> _What you need to do_: Answer with one number only: the number of lines that contain "joints".

> _The records_:
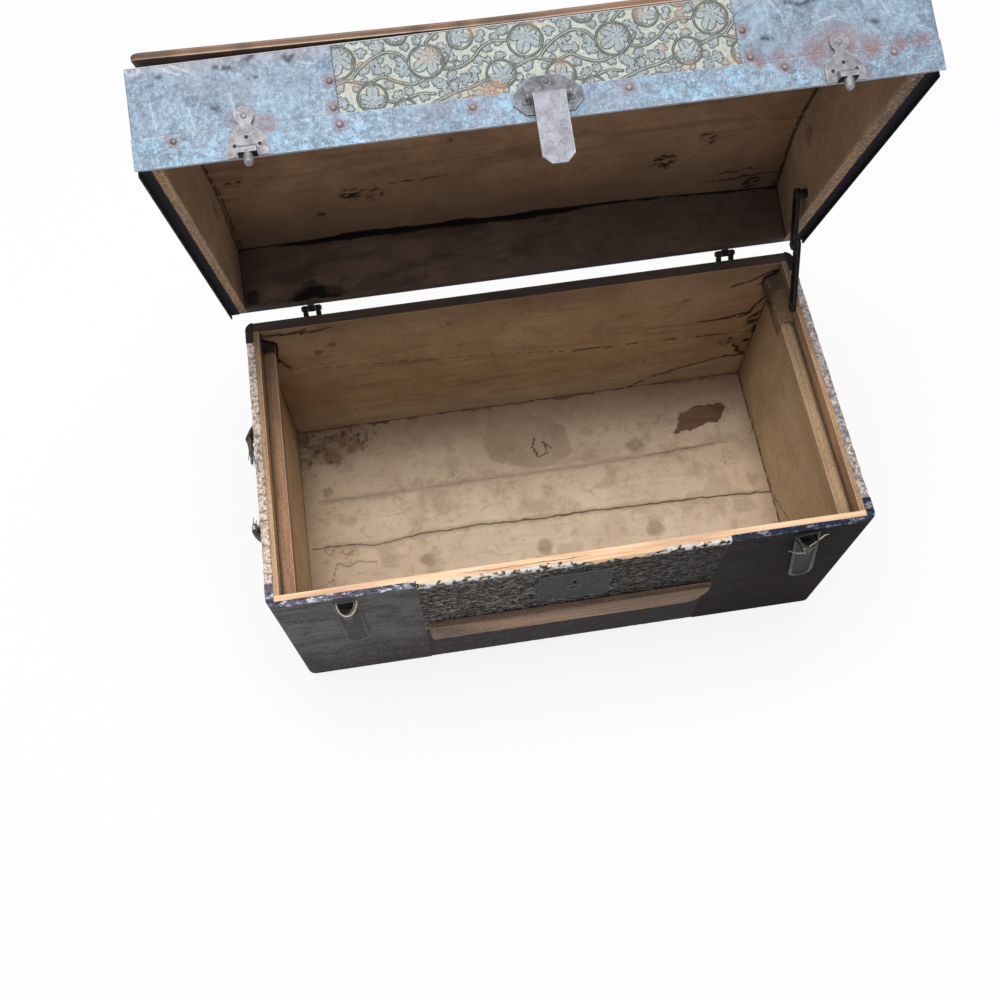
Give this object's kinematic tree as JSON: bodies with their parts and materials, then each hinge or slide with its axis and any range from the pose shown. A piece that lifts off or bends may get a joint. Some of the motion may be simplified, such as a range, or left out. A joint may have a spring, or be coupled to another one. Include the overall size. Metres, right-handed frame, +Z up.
{
  "type": "dome top trunk",
  "caption": "Antique dome top travel trunk of wooden boards under sheet metal and embossed tin, with a hinged lid held open by a folding stay, a hasp, dowel plates and sockets.",
  "frame": {"origin": "centre of the case's underside, on the floor", "axes": "+X along the length, to the right of someone facing the front; +Y to the back, where the hinges are; +Z up"},
  "size_m": [0.8676, 0.5812, 0.7921],
  "materials": {
    "floor_board": "bare, worn and stained pine",
    "case_board": "bare, aged pine",
    "lid_board": "dark, aged pine",
    "slat_wood": "worn hardwood",
    "zinc_sheet": "weathered galvanised sheet",
    "dark_sheet": "worn dark sheet",
    "embossed_tin": "embossed, dull and flaking",
    "iron": "tarnished",
    "black_iron": "blackened iron",
    "leather": "dry and cracked"
  },
  "bodies": {
    "case": {"floor_board_front": "floor_board", "floor_board_middle": "floor_board", "floor_board_back": "floor_board", "front_board": "case_board", "back_board_lower": "case_board", "back_board_upper": "case_board", "left_end_board": "case_board", "right_end_board": "case_board", "tray_cleat_left": "case_board", "tray_cleat_right": "case_board", "front_sheet_left": "dark_sheet", "front_sheet_right": "dark_sheet", "back_sheet": "dark_sheet", "lock_plate": "dark_sheet", "front_tin_panel": "embossed_tin", "left_end_tin": "embossed_tin", "right_end_tin": "embossed_tin", "front_slat": "slat_wood", "dowel_socket_left": "iron", "dowel_socket_right": "iron", "handle_cap_left_rear": "iron", "handle_cap_left_front": "iron", "handle_cap_right_rear": "iron", "handle_cap_right_front": "iron", "hinge_left_case_leaf": "black_iron", "hinge_right_case_leaf": "black_iron", "hinge_left_pin": "black_iron", "hinge_right_pin": "black_iron", "handle_right": "leather", "handle_stub_rear": "leather", "handle_stub_front": "leather"},
    "lid": {"lid_front_tin_panel": "embossed_tin", "dome_slat_front": "slat_wood", "dome_slat_second": "slat_wood", "dome_slat_third": "slat_wood", "dome_slat_rear": "slat_wood", "lid_left_end_board": "lid_board", "lid_right_end_board": "lid_board", "lid_front_board": "lid_board", "lid_back_board": "lid_board", "dome_board_front": "lid_board", "dome_board_middle": "lid_board", "dome_board_rear": "lid_board", "lid_front_sheet_left": "zinc_sheet", "lid_front_sheet_right": "zinc_sheet", "lid_left_end_sheet": "zinc_sheet", "lid_right_end_sheet": "zinc_sheet", "lid_dome_sheet": "zinc_sheet", "lid_band_front": "zinc_sheet", "lid_band_left": "zinc_sheet", "lid_band_right": "zinc_sheet", "hasp_bracket": "iron", "hasp_pin": "iron", "dowel_plate_left": "iron", "dowel_plate_right": "iron", "hinge_left_lid_leaf": "black_iron", "hinge_right_lid_leaf": "black_iron"},
    "hasp": {"hasp_tongue": "iron"},
    "stay_lower": {"stay_lower_link": "black_iron"},
    "stay_upper": {"stay_upper_link": "black_iron"}
  },
  "joints": [
    {"name": "lid_hinge", "type": "hinge", "parent": "case", "child": "lid", "pos_m": [0, 0.232, 0.319], "axis": [1, 0, 0], "range_deg": [0, 74]},
    {"name": "hasp_hinge", "type": "hinge", "parent": "lid", "child": "hasp", "pos_m": [0.004, 0.12017, 0.77358], "axis": [1, 0, 0], "range_deg": [-160, 0]},
    {"name": "stay_lower_pivot", "type": "hinge", "parent": "case", "child": "stay_lower", "pos_m": [0.3854, 0.128, 0.315], "axis": [1, 0, 0], "range_deg": [0, 118.17]},
    {"name": "stay_upper_pivot", "type": "hinge", "parent": "lid", "child": "stay_upper", "pos_m": [0.3799, 0.21767, 0.44805], "axis": [1, 0, 0], "range_deg": [-116.17, 0]}
  ],
  "couplings": [
    {"joint": "stay_lower_pivot", "follows": "lid_hinge", "ratio": 1.5968},
    {"joint": "stay_upper_pivot", "follows": "lid_hinge", "ratio": -1.5697}
  ]
}
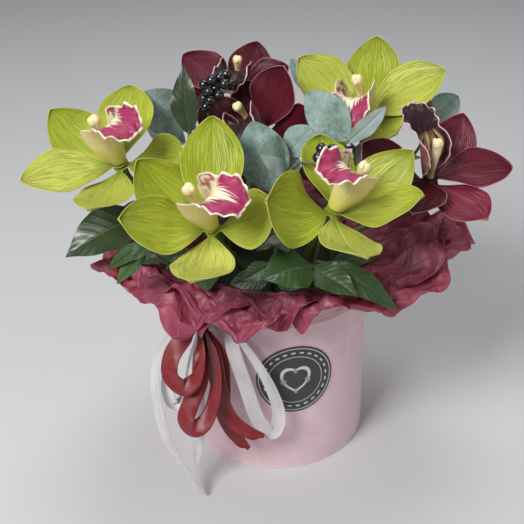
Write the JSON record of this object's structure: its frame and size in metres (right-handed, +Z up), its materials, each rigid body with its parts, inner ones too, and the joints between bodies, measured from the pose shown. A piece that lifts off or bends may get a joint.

> _Response to the task_: 2